Un día vas al cine, te da hambre, comes un poco de palomitas y por la noche mueres, no de forma literal pero mueres; sabes que algo anda mal porque tu estómago lo manifiesta y la náusea resbala por tu tráquea. Duermes. Al día siguiente el malestar crece pero sonríes en posición fetal asegurando que todo estará bien. Respiras, la saliva sabe a hospital pero escuchas cada hora el Hare Krishna y todo se olvida. Duermes. Al día siguiente el vacío ha invadido no sólo tu estómago sino tu mente.
Hare Krishna
Hare Krishna
Hare Krishna
Hare, Hare
Expulsas tus demonios a través del vómito
Tus pensamientos están descosidos
Tus movimientos son torpes
Vas a morir.
Así terminas en el hospital más cercano y conoces de cerca la tristeza, la cual no se parece en nada al concepto que tenías cuando la lluvia no caía en temporada de sequía. Desgracias.
Siete días aislada de lo que hasta ahora conocías como felicidad.
No estás cómoda pero te adaptas, porque si algo te caracteriza es tu capacidad de amoldarte al cambio.
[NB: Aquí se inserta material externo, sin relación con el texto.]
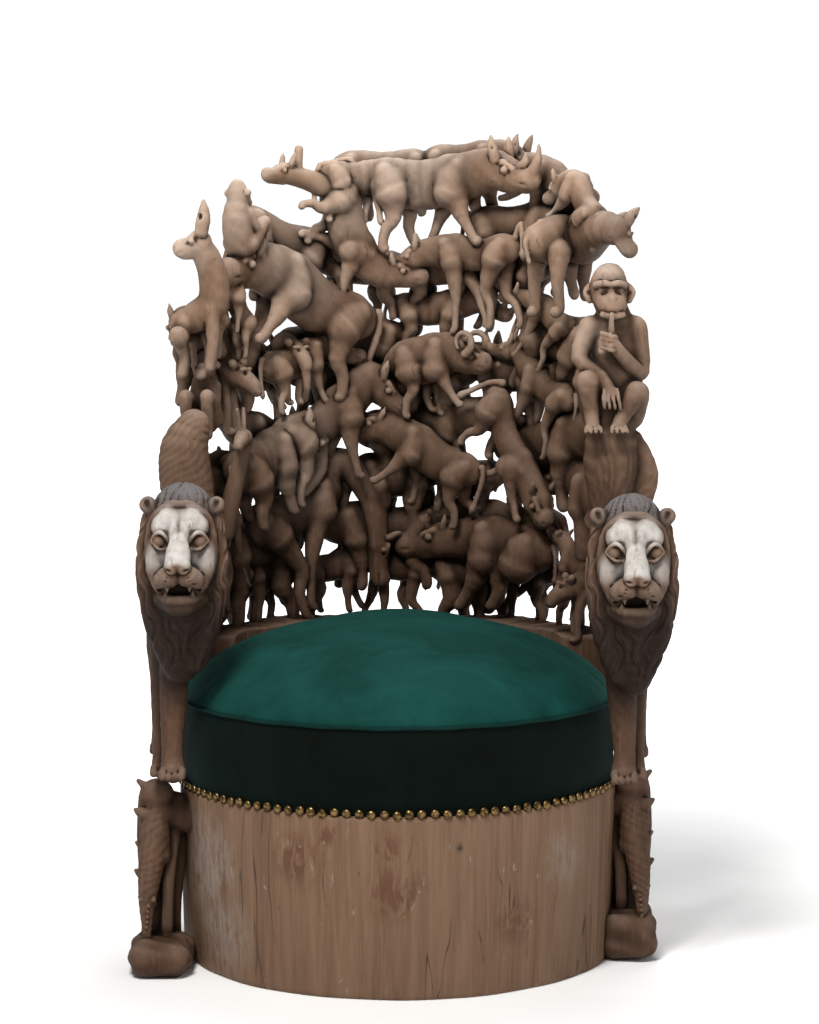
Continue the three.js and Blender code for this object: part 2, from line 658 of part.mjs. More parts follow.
// The scaly beast beside the drum: a wedge that narrows to the snout on its block, with a row of
// spikes up its back and a thin leg between it and the drum.
function sideBeast(side, { x, d }) {
  const made = [];
  const add = (chain, sides, wide) => made.push(limb(mirrored(side, chain), sides, wide, vec(1, 0, 0)));
  add([
    at(x - 34, d - 90, 240, 34), at(x + 12, d - 44, 280, 24), at(x + 4, d - 6, 266, 30),
    at(x + 5, d + 22, 210, 27), at(x + 11, d + 36, 160, 22), at(x + 15, d + 46, 108, 14),
    at(x + 14, d + 52, 64, 8),
  ], 7, 0.9);
  for (const [height, out] of [[262, 24], [206, 22], [158, 24], [112, 18]]) {
    add([at(x + 14, d + 16, height, 12), at(x + out + 12, d + 20, height + 10, 3)], 4, 1);
  }
  add([at(x - 24, d - 10, 220, 14), at(x - 18, d + 8, 150, 9), at(x - 16, d + 14, 60, 9)], 4, 1);
  add([at(x - 30, d - 80, 230, 26), at(x - 8, d - 92, 140, 15), at(x - 8, d - 80, 60, 15)], 5, 1);
  add([at(x + 2, d - 4, 292, 14), at(x + 32, d, 318, 4)], 4, 1);
  add([at(x - 60, d - 20, 250, 26), at(x - 6, d - 4, 262, 26)], 5, 1);
  return made;
}

function block(side, { x, d }) {
  const pad = new THREE.CylinderGeometry(50, 54, 72, 9);
  pad.rotateX(Math.PI / 2);
  pad.scale(1, 1.7, 1);
  pad.translate(side * x, -d, 36);
  return solid(pad);
}

// The seated chimpanzee with a finger at its mouth, on the right wing, on another beast's rump.
function chimpanzee() {
  const made = [];
  const add = (chain, sides = 6, wide = 1) => made.push(limb(chain, sides, wide, vec(1, 0, 0)));
  add([at(364, -4, 1186, 20), at(362, 4, 1164, 38), at(361, 12, 1132, 41), at(364, 16, 1106, 30)], 8);
  add([at(362, 20, 1128, 28), at(365, 50, 1120, 25), at(366, 60, 1114, 17)], 6, 1.2);
  for (const x of [320, 402]) add([at(x, -2, 1146, 9), at(x + 1, 6, 1128, 9)], 4);
  add([at(366, -6, 1104, 30), at(370, -12, 1062, 48), at(372, -8, 990, 52), at(370, -4, 922, 50)], 8);
  add([at(330, -6, 1078, 21), at(314, 14, 1026, 17), at(350, 46, 994, 14), at(366, 54, 958, 12)], 5);
  add([at(408, -6, 1076, 21), at(416, 16, 1000, 17), at(384, 50, 1030, 14), at(358, 56, 1064, 13)], 5);
  add([at(360, 54, 1066, 9), at(361, 66, 1100, 5)], 4);
  add([at(344, 0, 930, 28), at(326, 50, 986, 21), at(330, 42, 934, 15), at(332, 58, 914, 13)], 5);
  add([at(396, 0, 930, 28), at(406, 50, 966, 21), at(386, 44, 930, 15), at(376, 60, 914, 13)], 5);
  add([at(368, 0, 912, 38), at(370, -4, 852, 50), at(374, -12, 792, 46), at(376, -10, 740, 40)], 7);
  add([at(402, -10, 880, 24), at(424, -2, 826, 27), at(416, 8, 770, 20)], 5);
  return made;
}

// A seated monkey on the shell. turn is 1 when it looks to the right and -1 to the left.
function monkey({ degrees, z, w, size, turn }) {
  const spot = (x, y, out, radius) =>
    onLayer(degrees + (turn * x * size) / arc(1), z + y * size, w + out * size, radius * size);
  return [
    limb([spot(-0.24, 0.6, 0, 0.12), spot(-0.2, 0.46, 0, 0.19), spot(-0.1, 0.4, 0.03, 0.12)], 6),
    limb([spot(-0.22, 0.46, 0, 0.15), spot(-0.26, 0.12, 0, 0.24), spot(-0.14, -0.26, 0, 0.26)], 6),
    limb([spot(-0.2, 0.2, 0.16, 0.1), spot(0.02, -0.06, 0.22, 0.09), spot(0.3, 0.1, 0.16, 0.07)], 4),
    limb([spot(-0.12, -0.24, 0.14, 0.17), spot(0.32, 0.1, 0.16, 0.12), spot(0.2, -0.42, 0.16, 0.1)], 5),
    limb([spot(-0.12, -0.24, -0.14, 0.17), spot(0.34, 0.06, -0.14, 0.12),
      spot(0.24, -0.42, -0.14, 0.1)], 5),
  ];
}

// A beast that looks straight out of the shell at the sitter: head, ears and two forelegs.
function onlooker({ degrees, z, size, trunk }) {
  const spot = (x, y, out, radius) =>
    onLayer(degrees + (x * size) / arc(1), z + y * size, out * size, radius * size);
  const made = [
    limb([spot(0, 0.3, -0.5, 0.42), spot(0, 0.1, 0.1, 0.36), spot(0, -0.1, 0.5, 0.26),
      spot(0, -0.3, 0.66, 0.18)], 6),
    limb([spot(-0.2, 0, -0.3, 0.22), spot(-0.22, -0.7, -0.1, 0.13), spot(-0.2, -1.4, -0.1, 0.13)], 4),
    limb([spot(0.2, 0, -0.3, 0.22), spot(0.22, -0.7, -0.1, 0.13), spot(0.2, -1.4, -0.1, 0.13)], 4),
    limb([spot(-0.26, 0.3, 0.1, 0.12), spot(-0.46, 0.42, 0.1, 0.07)], 4),
    limb([spot(0.26, 0.3, 0.1, 0.12), spot(0.46, 0.42, 0.1, 0.07)], 4),
  ];
  const hanging = [spot(0, -0.3, 0.6, 0.16), spot(0.05, -0.9, 0.6, 0.11), spot(0.2, -1.3, 0.3, 0.09)];
  return trunk ? [...made, limb(hanging, 4)] : made;
}

// Heads, mounds and standing necks that fill the two wings and the top left corner.
function wingForms() {
  return [
    // long-snouted head with an upright stub of horn
    limb([onLayer(-20, 1320, 0, 24), onLayer(-36, 1344, 0, 17), onLayer(-46, 1360, 0, 15),
      onLayer(-57, 1350, 0, 10)], 6),
    limb([onLayer(-36, 1346, 0, 10), onLayer(-35, 1396, 0, 8)], 4),
    // hound over the left wing: body, neck, head turned back, and a leg
    limb([at(-372, -10, 1090, 20), at(-346, -10, 1098, 27), at(-318, -10, 1122, 21), at(-310, -4, 1166, 17),
      at(-320, 6, 1204, 22), at(-346, 14, 1216, 23), at(-376, 22, 1204, 14)], 6),
    limb([at(-366, -10, 1088, 15), at(-370, -10, 1040, 10), at(-366, -10, 1000, 10)], 4),
    // round-bellied beast seen from behind, over the chimpanzee
    limb([onLayer(60, 1236, -44, 40), onLayer(61, 1232, -6, 45), onLayer(61, 1228, 26, 34)], 8),
    limb([onLayer(55, 1212, 8, 22), onLayer(54, 1160, 14, 13), onLayer(55, 1104, 8, 11)], 4),
    limb([onLayer(68, 1212, 8, 22), onLayer(69, 1160, 14, 13), onLayer(67, 1104, 8, 11)], 4),
    // maned mound above the left lion
    limb([at(-350, 24, 912, 28), at(-366, 36, 870, 42), at(-362, 40, 810, 46),
      at(-352, 60, 750, 40)], 7),
    // antelope neck and head inside the left wing
    limb([onLayer(-73, 716, -10, 20), onLayer(-73, 850, 26, 13), onLayer(-73, 884, 30, 15),
      onLayer(-84, 872, 34, 10)], 5),
    limb([onLayer(-74, 890, 26, 5), onLayer(-78, 934, 26, 4)], 3),
    limb([onLayer(-71, 890, 26, 5), onLayer(-71, 934, 26, 4)], 3),
    // wild pig's head looking out over the right wing
    limb([onLayer(64, 1232, -50, 44), at(352, -60, 1250, 32), at(378, -30, 1246, 28),
      at(408, -14, 1198, 15)], 6),
    limb([at(366, -26, 1262, 10), at(362, -20, 1290, 4)], 4),
    limb([at(396, -30, 1258, 10), at(404, -30, 1276, 4)], 4),
  ];
}

const MONKEYS = [
  { degrees: -63, z: 1254, w: 6, size: 108, turn: 1 },
  { degrees: -81, z: 950, w: -36, size: 124, turn: -1 },
  { degrees: -30, z: 1196, w: -56, size: 100, turn: 1 },
  { degrees: 30, z: 1180, w: -60, size: 100, turn: -1 },
];
const ONLOOKERS = [
  { degrees: -68, z: 984, size: 66 },
  { degrees: -37, z: 1022, size: 60, trunk: true },
  { degrees: 78, z: 612, size: 60 },
];
const LIONS = [[-1, { x: 352, d: 246, z: 712 }], [1, { x: 382, d: 276, z: 696 }]];
const SIDE_BEASTS = [[-1, { x: 402, d: 150 }], [1, { x: 402, d: 64 }]];

function carvedThrone() {
  const parts = [drum(), wall()];
  for (const beast of [...HERD, ...REAR_ROWS.flatMap(rearRow)]) parts.push(...beastSolids(beast));
  for (const one of MONKEYS) parts.push(...monkey(one));
  for (const one of ONLOOKERS) parts.push(...onlooker(one));
  parts.push(...wingForms(), ...chimpanzee());
  for (const [side, place] of LIONS) parts.push(...lion(side, place));
  for (const [side, place] of SIDE_BEASTS) parts.push(...sideBeast(side, place), block(side, place));
  return carved(parts, CARVING_FACETS);
}

function nailTrim() {
  const { headRadius, headHeight, pitch, stripHeight, halfAngle } = NAILS;
  const radius = DRUM.rimRadius + GAP;
  const z = DRUM.height + 4;
  const count = 2 * Math.round((radians(halfAngle) * radius) / pitch);
  const strip = new THREE.Shape();
  const from = radians(270 - halfAngle - 1);
  const to = radians(270 + halfAngle + 1);
  strip.absarc(0, 0, radius + 1.2, from, to, false);
  strip.absarc(0, 0, radius, to, from, true);
  strip.closePath();
  const options = { depth: stripHeight, bevelEnabled: false, curveSegments: count / 2 };
  const band = new THREE.ExtrudeGeometry(strip, options);
  band.translate(0, 0, z - stripHeight / 2);
  const parts = [solid(band)];
  for (let i = 0; i <= count; i++) {
    const turn = radians(-halfAngle + (2 * halfAngle * i) / count);
    const dome = new THREE.ConeGeometry(headRadius, headHeight, 5);
    dome.translate(0, headHeight / 2, 0);
    dome.rotateX(Math.PI / 2);
    dome.rotateX(Math.PI / 2);
    dome.translate(0, -radius - 0.5, 0);
    dome.rotateZ(turn);
    dome.translate(0, 0, z);
    parts.push(solid(dome));
  }
  return carved(parts, NAIL_FACETS);
}

// ---- The scene graph ----
function mesh(name, geometry, color, roughness, metalness) {
  const made = new THREE.Mesh(geometry, new THREE.MeshStandardMaterial({ color, roughness, metalness }));
  made.name = name;
  return made;
}

const throne = new THREE.Group();
throne.add(mesh("carved_throne", carvedThrone(), 0x8a6a54, 0.7, 0));
throne.add(mesh("seat_cushion", cushion(), 0x0f4a42, 0.95, 0));
throne.add(mesh("nail_trim", nailTrim(), 0x8c6a2a, 0.35, 1));

export default throne;
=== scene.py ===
"""Looks of the carved throne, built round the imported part.

Metres, +Z up, the front faces -Y, the origin is under the middle of the drum. Each carved piece is
a field of signed distances, filled figure by figure, cut in finer relief and turned into a mesh.
"""
import math
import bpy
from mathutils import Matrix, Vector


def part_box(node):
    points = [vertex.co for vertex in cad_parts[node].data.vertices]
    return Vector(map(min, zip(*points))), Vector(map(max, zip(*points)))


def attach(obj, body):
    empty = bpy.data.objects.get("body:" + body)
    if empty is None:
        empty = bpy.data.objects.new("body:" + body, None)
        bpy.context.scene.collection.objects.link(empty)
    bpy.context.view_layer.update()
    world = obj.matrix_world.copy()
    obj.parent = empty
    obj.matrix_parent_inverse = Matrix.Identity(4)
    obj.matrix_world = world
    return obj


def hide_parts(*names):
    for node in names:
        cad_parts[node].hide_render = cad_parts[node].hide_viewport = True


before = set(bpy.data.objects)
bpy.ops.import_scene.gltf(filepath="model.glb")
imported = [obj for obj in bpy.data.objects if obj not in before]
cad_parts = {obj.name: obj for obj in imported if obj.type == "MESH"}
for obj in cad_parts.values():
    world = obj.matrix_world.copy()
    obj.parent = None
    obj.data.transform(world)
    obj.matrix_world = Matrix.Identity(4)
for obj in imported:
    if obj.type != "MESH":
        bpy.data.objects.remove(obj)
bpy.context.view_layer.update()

from copy import copy
from types import SimpleNamespace

import bmesh
import bpy
import numpy as np
import openvdb
from mathutils import Vector

# ---- Driving dimensions, in metres, the same as the part's ----
DRUM_FOOT, DRUM_RIM, DRUM_TOP = 0.370, 0.380, 0.296
WALL_INNER, WALL_OUTER, WALL_TOP, WALL_ANGLE = 0.292, 0.384, 0.538, 80
UNROLL = 0.330
LAYERS = {"inner": 0.314, "middle": 0.346, "outer": 0.376}
CUSHION_FRONT, CUSHION_REAR, CUSHION_SEAM, CUSHION_CROWN = 0.379, 0.287, 0.445, 0.594
LION_FOOT = 330
NAIL_LEVEL, DRUM_LIP = DRUM_TOP + 0.0105, DRUM_TOP + 0.005

CRACKS, NAILS, NAIL_ANGLE = 26, 61, 92
PAD_PITCH, PAD_SWELL, SEAM_HOLD = 0.009, 0.012, 0.014
CAMERA_PLACE, CAMERA_TILT, CAMERA_LENS = (0.0198, -4.5, 1.15), 4.95, 91.76
ROOM_LIGHT, ROOM_SEEN = 0.20, 1.05

# ---- Working values ----
MM = 0.001
FAR = 0.05  # the distance that stands for open air, in metres
COARSE = 1
CARVED_PITCH, FINE_PITCH, ROOM_PITCH = 3 * MM, 2 * MM, 6 * MM
CRUMB = 400  # a loose body with fewer vertices is left out


def vec(x, y, z):
    return np.array((x, y, z), float)


def unit(v):
    return v / max(np.linalg.norm(v), 1e-9)


# ---- The field of signed distances ----
class Field:
    """Signed distances on a grid, negative inside the wood."""

    def __init__(self, low, high, pitch):
        self.low, self.pitch = np.array(low, float), pitch
        self.shape = tuple(int(math.ceil((h - l) / pitch)) + 1 for l, h in zip(low, high))
        self.values = np.full(self.shape, FAR, np.float32)

    def window(self, low, high):
        """Slices of the grid between two corners, and the coordinates of its points."""
        first = np.maximum(np.floor((np.array(low) - self.low) / self.pitch).astype(int), 0)
        last = np.minimum(np.ceil((np.array(high) - self.low) / self.pitch).astype(int) + 1, self.shape)
        if (last <= first).any():
            return None, None
        cells = tuple(slice(a, b) for a, b in zip(first, last))
        axes = [(self.low[i] + self.pitch * np.arange(first[i], last[i])).astype(np.float32)
                for i in range(3)]
        return cells, (axes[0][:, None, None], axes[1][None, :, None], axes[2][None, None, :])

    def fill(self, figures, blend=1.5 * MM):
        for figure in figures:
            figure.into(self, blend)
        return self


def soft_min(a, b, k):
    h = np.clip(0.5 + 0.5 * (b - a) / k, 0, 1)
    return b + (a - b) * h - k * h * (1 - h)


def soft_max(a, b, k):
    return -soft_min(-a, -b, k)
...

Pierdes el sentido de las horas, del día, pero valoras otras pequeñas cosas que tal vez no veías.
Estás del otro lado, te sorprendes de todo lo que perciben tus sentidos, más abiertos, dilatados.
Conoces tu cuerpo y sus reacciones, te enamoras del dolor.
Un día despiertas ignorando al mundo y te enteras que vuelves a casa, no sabes si reír, llorar o simplemente dar las gracias.
Estás jodida, sí, pero el aire huele a violetas.